If PPACA takes effect as written and works as expected, exchanges are supposed to begin offering individual and small group policies that meet minimum federal value standards starting Jan. 1, 2014.
Consumers with incomes ranging from 133% to 400% of the federal poverty level will be able to use the exchanges to buy coverage using a new system of federal income tax credits, but the U.S. Department of Health and Human Services (HHS) says it will let states design the exchanges how they see fit.
The NAIC’s Exchanges Subgroup was going to hold a session in August at the association’s summer meeting in Philadelphia. NAIC canceled the meeting because of concerns about Hurricane Irene.
The subgroup is set to return to the topic Saturday, and the NAIC’s fall meeting in National Harbor, Md.
NCQA officials suggested in the original version of the exchange presentation that the exchange design effort is an opportunity for policymakers to use “choice architecture” to nudge consumers toward the health insurance options that offer the most bang for the buck.
Choice architecture could include strategies such as building portal displays that array cost and quality information together and providing decision-support tools that highlight quality as well as cost, NCQA officials.

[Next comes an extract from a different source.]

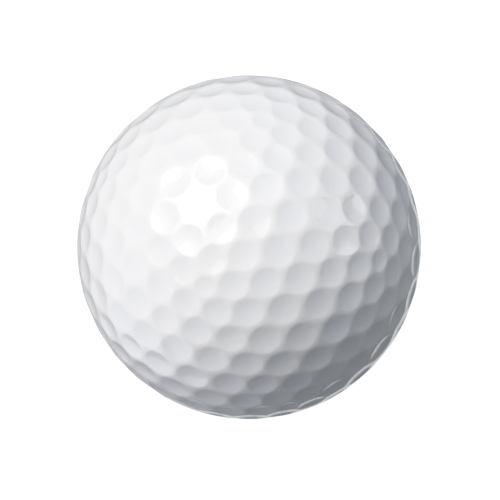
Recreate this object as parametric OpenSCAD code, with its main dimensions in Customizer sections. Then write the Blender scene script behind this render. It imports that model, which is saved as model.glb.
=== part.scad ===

In the new version of the presentation, NCQA officials again talk about the importance of choice architecture. They put more emphasis on the need for the kinds of formal quality measurement and accreditation programs that the NCQA providers.
“Accreditation is meaningful,” NCQA officials say. “[A] rigorous program can drive value.”
If no quality data are available from a comparison shopping website, “consumers high cost is a proxy for high quality,” the NCQA officials say. “If quality data are provided with cost [data], consumers will choose high-value (low-cost, high-quality) [options].”